Resta evidente, peraltro, che, per Giordano, come e più che per tantissimi altri artisti di primo piano dell’età barocca, il mito della “piena autografia” mostri tutti i suoi limiti e richieda di essere sempre adeguatamente temperato da un approccio realistico, prudente e disincantato: tant’è che, precisa Scavizzi:
“Se la maggior parte delle variazioni giovanili furono fatte da lui stesso, quelle che seguirono furono il risultato di una collaborazione ben strutturata con la scuola”,
giacché “l’atelier di Giordano funzionava come un’orchestra”.


Segnalare analiticamente le aggiunte di maggior rilievo inserite nel catalogo, e a maggior ragione fargli le pulci mettendo in rilievo i pochi possibili dissensi attributivi, esorbiterebbe senz’altro gli scopi della presente recensione. Mi limiterei a indicare che, alla valutazione di un non-specialista come il sottoscritto, l’autografia di quasi tutte le opere inserite da Scavizzi, peraltro la gran parte già edite, appare senz’altro da accogliere, soprattutto ove si assumano i caveat metodologici e i contrappesi filologici poc’anzi evocati in merito a una connoisseurship che non sia mirata a inseguire idealisticamente il mito, non di rado fuorviante, della mano esclusiva del maestro.
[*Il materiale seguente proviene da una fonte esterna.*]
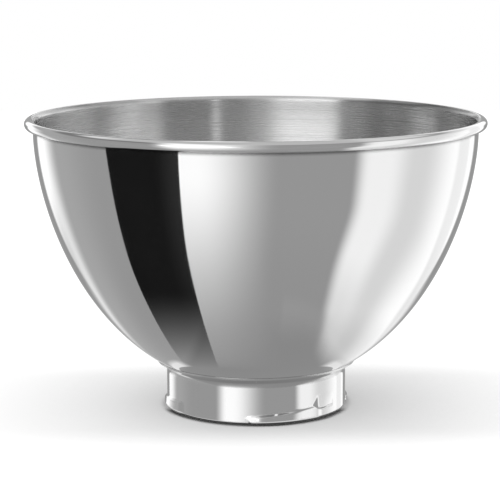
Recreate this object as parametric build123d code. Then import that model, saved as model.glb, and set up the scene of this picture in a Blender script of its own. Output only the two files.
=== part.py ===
"""Stand mixer bowl: a deep drawn steel bowl on a pressed bayonet foot.

The origin is on the bowl's axis, in the plane that the foot rests on, with +Z up.
Angles are read about +Z from the front of the bowl, which faces -Y. Sizes are in mm.
"""

from build123d import *
import math
import os

# Bowl shell, one deep drawn sheet
rim_diameter = 228.0      # over the rolled rim
bowl_height = 145.7       # from the table to the top of the rim
table_gap = 11.5          # under the lowest part of the bowl, before its dimple
shell_sheet = 0.8         # thickness of the steel
curl_diameter = 5.0       # outside of the rolled rim
curl_sweep = 300.0        # how far the rim is rolled round, in degrees
collar_straight = 4.7     # upright wall from the bowl's curve to the middle of the curl
side_fullness = 2.273     # how square the curve is where it meets the side
base_fullness = 1.713     # how square the curve is where it meets the bottom
dimple_diameter = 52.0    # raised middle of the bottom, under the beater
dimple_height = 5.0

# Foot collar, one pressed sheet welded under the bowl
foot_diameter = 90.4      # outside of the upright wall
foot_sheet = 1.0
flange_width = 5.6        # flange outside the wall, against the underside of the bowl
flange_bend = 2.5         # outside radius of the bend under the flange
foot_edge_radius = 1.3    # outside radius of the bend at the table
foot_land = 3.0           # width of the turned-in edge, from the outside of the wall

# Bayonet ramps, pressed out of the foot's wall
ramp_count = 4
ramp_start = -7.5         # angle of the first ramp's low end, from the front
ramp_sweep = 46.0
ramp_low = 2.9            # height of the shoulder at the low end
ramp_high = 5.8           # height of the shoulder at the high end
ramp_reach = 1.8          # how far the ramps stand out of the wall
ramp_round = 1.1          # radius of the ramp's outer edges

# Stops, pressed out beyond every second ramp
stop_count = 2
stop_start = 40.0         # angle where the first stop leaves the wall, from the front
stop_rise = 2.5           # its steep end reaches full width over this angle
stop_sweep = 17.0         # and it sinks back into the wall over this one
stop_height = 11.9        # where its upper slope meets the wall
stop_knee = 6.2           # where that slope begins
stop_reach = 1.8
stop_round = 1.1

# How the forms are drawn
curve_points = 14         # points of the bowl's curve between the rim and the dimple
dimple_points = 6
seat_cut = 0.4            # how far the flange is drawn into the bowl before it is cut
stop_overrun = 1.3        # how far the stop's face runs on into the wall, from its length

# Sizes that follow
curl_radius = curl_diameter / 2
curl_centre_radius = rim_diameter / 2 - curl_radius
curl_centre_height = bowl_height - curl_radius
curl_bore = curl_radius - shell_sheet
side_radius = curl_centre_radius - curl_bore
side_height = curl_centre_height - collar_straight
curve_depth = side_height - table_gap
dimple_radius = dimple_diameter / 2
foot_radius = foot_diameter / 2
foot_bore_radius = foot_radius - foot_sheet
land_radius = foot_radius - foot_land
flange_radius = foot_radius + flange_width
press_root = (foot_bore_radius + land_radius) / 2


def curve_height(radius):
    """Height of the bowl's outer skin at a radius, before the dimple."""
    across = (radius / side_radius) ** side_fullness
    return side_height - curve_depth * (1 - across) ** (1 / base_fullness)


def dimple_rise(radius):
    """How much the dimple lifts the bottom at a radius."""
    if radius >= dimple_radius:
        return 0.0
    return dimple_height * (1 - (radius / dimple_radius) ** 2) ** 2


def side_point(turn):
    """Point of the bowl's curve: turn is 0 at the upright wall and a right angle at the axis."""
    radius = side_radius * math.cos(turn) ** (2 / side_fullness)
    height = side_height - curve_depth * math.sin(turn) ** (2 / base_fullness)
    return radius, height


def skin_curve():
    """The bowl's outer skin in section, from the upright wall down to the axis."""
    last_turn = math.acos((dimple_radius / side_radius) ** (side_fullness / 2))
    points = [side_point(last_turn * i / curve_points) for i in range(curve_points)]
    for i in range(dimple_points + 1):
        radius = dimple_radius * (1 - i / dimple_points)
        points.append((radius, curve_height(radius) + dimple_rise(radius)))
    return Spline(points, tangents=[(0, -1), (-1, 0)])


def inner_curve(skin):
    """The same curve set in by the thickness of the sheet."""
    steps = curve_points + dimple_points
    points = []
    for i in range(steps + 1):
        along = skin % (i / steps)
        into_bowl = Vector(along.Y, -along.X)
        points.append(skin @ (i / steps) + shell_sheet * into_bowl)
    return Spline(points, tangents=[(0, -1), (-1, 0)])


def turned(outline):
    """Solid of revolution about +Z from the edges of a closed section."""
    return revolve(Plane.XZ * make_face(outline), Axis.Z, 360)


def bowl_shell():
    skin = skin_curve()
    inside = inner_curve(skin)
    centre = (curl_centre_radius, curl_centre_height)
    curl_out = CenterArc(centre, curl_radius, 180, -curl_sweep)
    curl_in = CenterArc(centre, curl_bore, 180, -curl_sweep)
    outline = [
        skin,
        Line(skin @ 1, inside @ 1),
        inside,
        Line(inside @ 0, curl_out @ 0),
        curl_out,
        Line(curl_out @ 1, curl_in @ 1),
        curl_in,
        Line(curl_in @ 0, skin @ 0),
    ]
    return turned(outline)


def under_bowl():
    """Everything that the bowl's outer skin encloses, up to the upright wall."""
    skin = skin_curve()
    top_middle = (0, side_height)
    return turned([skin, Line(skin @ 1, top_middle), Line(top_middle, skin @ 0)])


def plain_foot():
    """The foot before its ramps: flange, wall and turned-in edge in one section.

    The flange is drawn into the bowl a little, and the bowl's skin then cuts its seat.
    """
    slope = (curve_height(flange_radius) - curve_height(foot_radius)) / flange_width
    sheet_drop = foot_sheet * math.hypot(1, slope)
    under_flange = curve_height(foot_radius) - sheet_drop
    over_flange = curve_height(foot_radius) + seat_cut

    outside = FilletPolyline(
        (land_radius, 0),
        (foot_radius, 0),
        (foot_radius, under_flange),
        (flange_radius, under_flange + slope * flange_width),
        radius=[foot_edge_radius, flange_bend],
    )
    inside = FilletPolyline(
        (land_radius, foot_sheet),
        (foot_bore_radius, foot_sheet),
        (foot_bore_radius, over_flange - slope * foot_sheet),
        (flange_radius, over_flange + slope * flange_width),
        radius=[foot_edge_radius - foot_sheet, flange_bend + foot_sheet],
    )
    outline = [
        outside,
        Line(outside @ 1, inside @ 1),
        inside,
        Line(inside @ 0, outside @ 0),
    ]
    return turned(outline) - under_bowl()


def at_angle(radius, angle, height=0.0):
    """Point at an angle from the front of the bowl."""
    turn = math.radians(angle)
    return Vector(radius * math.sin(turn), -radius * math.cos(turn), height)


def stands_out(edge):
    """Whether the middle of an edge is outside the foot's wall."""
    middle = edge.position_at(0.5)
    return math.hypot(middle.X, middle.Y) > foot_radius


def round_outer_edges(form, radius):
    """Round the edges that stand out of the foot's wall."""
    return fillet(form.edges().filter_by(stands_out), radius)


def ramp_form(start, sweep, inset):
    """A ramp's outside, or the hollow behind it, which is set in by the sheet."""
    reach = foot_radius + ramp_reach - inset
    end_inset = math.degrees(inset / reach)
    start = start + end_inset
    sweep = sweep - 2 * end_inset

    section_plane = Plane(origin=(0, 0, 0), x_dir=(0, -1, 0), z_dir=(-1, 0, 0))
    height = ramp_high + ramp_reach
    section = Pos(press_root, inset) * Rectangle(
        reach - press_root, height - inset, align=(Align.MIN, Align.MIN)
    )
    ring = Rot(0, 0, start) * revolve(section_plane * section, Axis.Z, sweep)

    middle = start + sweep / 2
    chord = 2 * foot_radius * math.sin(math.radians(sweep / 2))
    along = at_angle(1, middle + 90)
    normal = Vector(0, 0, 1) - along * ((ramp_high - ramp_low) / chord)
    shoulder = at_angle(foot_radius, middle, (ramp_low + ramp_high) / 2 - inset)
    return split(ring, bisect_by=Plane(origin=shoulder, z_dir=normal), keep=Keep.BOTTOM)


def stop_form(start, inset):
    """A stop's outside or its hollow: a wedge, steep at one end, that sinks into the wall.

    Above its knee the wedge slopes back to the wall too.
    """
    start = start + math.degrees(inset / foot_radius)
    root = at_angle(press_root, start - stop_rise)
    steep = at_angle(foot_radius + stop_reach - inset, start + stop_rise)
    sunk = at_angle(foot_radius - inset, start + stop_rise + stop_sweep)
    beyond = steep + (sunk - steep) * stop_overrun
    behind = at_angle(press_root, start + stop_rise + stop_sweep * stop_overrun)
    outline = Polyline(root, steep, beyond, behind, close=True)
    wedge = Pos(0, 0, inset) * extrude(make_face(outline), stop_height)

    outward = Vector(sunk.Y - steep.Y, steep.X - sunk.X, 0).normalized()
    normal = outward * (stop_height - stop_knee) + Vector(0, 0, stop_reach)
    knee = steep + Vector(0, 0, stop_knee - inset / 2)
    return split(wedge, bisect_by=Plane(origin=knee, z_dir=normal), keep=Keep.BOTTOM)


def foot_collar():
    foot = plain_foot()
    bore = Pos(0, 0, foot_sheet) * Cylinder(
        foot_radius - foot_sheet / 2, bowl_height, align=(Align.CENTER, Align.CENTER, Align.MIN)
    )
    ramps = [(ramp_start + i * 360 / ramp_count, ramp_sweep) for i in range(ramp_count)]
    stops = [stop_start + i * 360 / stop_count for i in range(stop_count)]
    for start, sweep in ramps:
        foot += round_outer_edges(ramp_form(start, sweep, 0), ramp_round) - bore
    for start in stops:
        foot += round_outer_edges(stop_form(start, 0), stop_round) - bore
    for start, sweep in ramps:
        foot -= ramp_form(start, sweep, foot_sheet)
    for start in stops:
        foot -= stop_form(start, foot_sheet)
    return foot


os.makedirs("parts", exist_ok=True)
export_step(bowl_shell(), "parts/bowl_shell.step")
export_step(foot_collar(), "parts/foot_collar.step")
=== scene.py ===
"""Stand mixer bowl: polished steel bowl on a pressed bayonet foot, on a white studio floor.

Lengths are worked out in millimetres, as in the part's source, and go to Blender in metres.
Angles are read about +Z from the front of the bowl, which faces -Y.
"""

import math

import bpy
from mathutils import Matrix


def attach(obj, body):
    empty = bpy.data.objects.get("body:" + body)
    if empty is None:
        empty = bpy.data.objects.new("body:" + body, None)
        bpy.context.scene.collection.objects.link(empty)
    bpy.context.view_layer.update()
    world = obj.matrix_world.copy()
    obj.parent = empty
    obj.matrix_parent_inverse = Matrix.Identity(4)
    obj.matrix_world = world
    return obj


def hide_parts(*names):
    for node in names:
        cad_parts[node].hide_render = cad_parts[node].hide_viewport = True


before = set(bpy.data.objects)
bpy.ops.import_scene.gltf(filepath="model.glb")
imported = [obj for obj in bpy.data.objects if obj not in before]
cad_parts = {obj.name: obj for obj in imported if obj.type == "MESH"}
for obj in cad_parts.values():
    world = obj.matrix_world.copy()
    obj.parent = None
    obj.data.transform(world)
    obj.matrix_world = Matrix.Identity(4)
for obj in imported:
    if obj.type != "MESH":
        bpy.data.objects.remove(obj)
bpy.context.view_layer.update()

MM = 0.001

# Bowl shell, as in the part's source
rim_diameter = 228.0
bowl_height = 145.7
table_gap = 11.5
shell_sheet = 0.8
curl_diameter = 5.0
curl_sweep = 300.0
collar_straight = 4.7
side_fullness = 2.273
base_fullness = 1.713
dimple_diameter = 52.0
dimple_height = 5.0

# Foot collar, as in the part's source
foot_diameter = 90.4
foot_sheet = 1.0
flange_width = 5.6
flange_bend = 2.5
foot_edge_radius = 1.3
foot_land = 3.0

# The flange's edge and the rim's finish, as they look in the photo
flange_ease = 4.2         # outside radius of the bend under the flange
flange_slant = 0.8        # how far the flange's cut edge slants in under the bowl
flange_edge_radius = 0.25
flange_top_radius = 0.1   # the same where that edge meets the bowl
flange_gap = 0.2          # how far the flange's edge stands off the bowl
flange_back = 1.0         # how far in from its edge the flange is this close to the bowl
flange_seat_gap = 0.05
land_edge_radius = 0.2
satin_crest = 105.0       # how far the satin finish runs up the inside of the rim, in degrees

# Ramps and stops, pressed out of the foot's wall
ramp_count = 4
ramp_start = -7.5
ramp_sweep = 46.0
ramp_low = 2.9
ramp_high = 5.8
ramp_reach = 1.6
ramp_lean = 0.25          # the part of its reach that a ramp gains below its shoulder
ramp_at_table = 0.6       # the share of its reach that it has at the table
ramp_full_from = 2.0      # height where it has all of it
ramp_fall_from = 13.5     # how far on a ramp's face begins to sink towards the wall
ramp_fall_to = 29.0
ramp_fall = 0.33          # the part of its reach that it loses there
ramp_shoulder = 1.6       # height of the rolled shoulder over a ramp
ramp_tip_height = 3.3     # where the tip of a ramp's low end leaves the wall
ramp_tip_length = 4.2     # how far on the ramp comes down to the table
ramp_tip_rise = 8.5       # how far on it has its full reach
ramp_tip_power = 0.8      # below 1 it gains that reach early
ramp_tip_edge = 0.4
ramp_end_width = 5.0      # length of the slope at the high end of a ramp
ramp_under_stop = 6.0     # how far a ramp runs on under a stop
stop_count = 2
stop_start = 42.0         # angle where a stop has its full reach
stop_rise = 5.5           # angle over which its steep end rises from the wall, at its foot
stop_top_rise = 0.25      # the share of that angle at its top
stop_sweep = 17.0
stop_height = 12.2
stop_knee = 6.2
stop_foot = 2.0           # height under its knee in which it runs into the ramp's face
stop_reach = 1.3
stop_tail = 0.25          # the last part of its length, over which it fades into the wall
press_clear = 0.5         # width of the land that no pressing moves

# Sizes that follow
curl_radius = curl_diameter / 2
curl_centre_radius = rim_diameter / 2 - curl_radius
curl_centre_height = bowl_height - curl_radius
curl_bore = curl_radius - shell_sheet
side_radius = curl_centre_radius - curl_bore
side_height = curl_centre_height - collar_straight
curve_depth = side_height - table_gap
dimple_radius = dimple_diameter / 2
foot_radius = foot_diameter / 2
foot_bore_radius = foot_radius - foot_sheet
land_radius = foot_radius - foot_land
flange_radius = foot_radius + flange_width

# How the meshes are drawn
tiny = 1e-6               # a shorter length counts as nothing
skin_steps = 90           # steps of the bowl's curve between the upright wall and the dimple
dimple_steps = 16
wall_step = 1.2           # longest step up the upright wall
crest_steps = 14          # steps of the rim's satin crest, and of the hollow under it
crest_hollow_steps = 8
rim_steps = 48            # the same for the rest of the rim
rim_hollow_steps = 20
body_segments = 360       # steps round the bowl and its rim
foot_step = 0.25          # longest step in the section of the foot, outside and inside
foot_inner_step = 0.7
coarse_every = 5          # over the stops only every fifth of those steps is kept
foot_bend_steps = 10      # steps of each bend, outside and inside
foot_inner_bend_steps = 6
foot_turn_step = 1.0      # degrees between the steps round the foot
foot_turn_fine = 0.4      # the same where a ramp or a stop begins or ends
fine_into_low_end = 14.0  # how far the fine steps reach into a ramp from its ends
fine_into_high_end = 7.0
fine_beyond_ramp = 1.0    # and out beyond them
fine_before_stop = 8.0
fine_after_stop = 20.0
sharp_angle = 50.0        # edges where the surface turns by more stay sharp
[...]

Resta infine da lodare la qualità editoriale, assai curata come sempre nei volumi della Ediart di Todi, in grado di presentare ben 128 tavole a colori (per lo più di buona qualità) sul totale dei 153 dipinti censiti, con un’integrazione di XVII tavole in b/n: cosicché risultano ben poche le opere schedate lasciate prive di riproduzione fotografica. Non credo possano sollevarsi dubbi sull’utilità dell’impresa: sarebbe semmai decisamente auspicabile un’ulteriore sforzo, allo stato delle cose davvero monumentale, che cercasse di radunare le membra nuovamente sparpagliate, seppure non disperse, del catalogo giordanesco, prendendo magari in considerazione le infinite potenzialità – in termini di ipertestualità, agilità di consultazione e non ultimo economicità – dell’editoria digitale.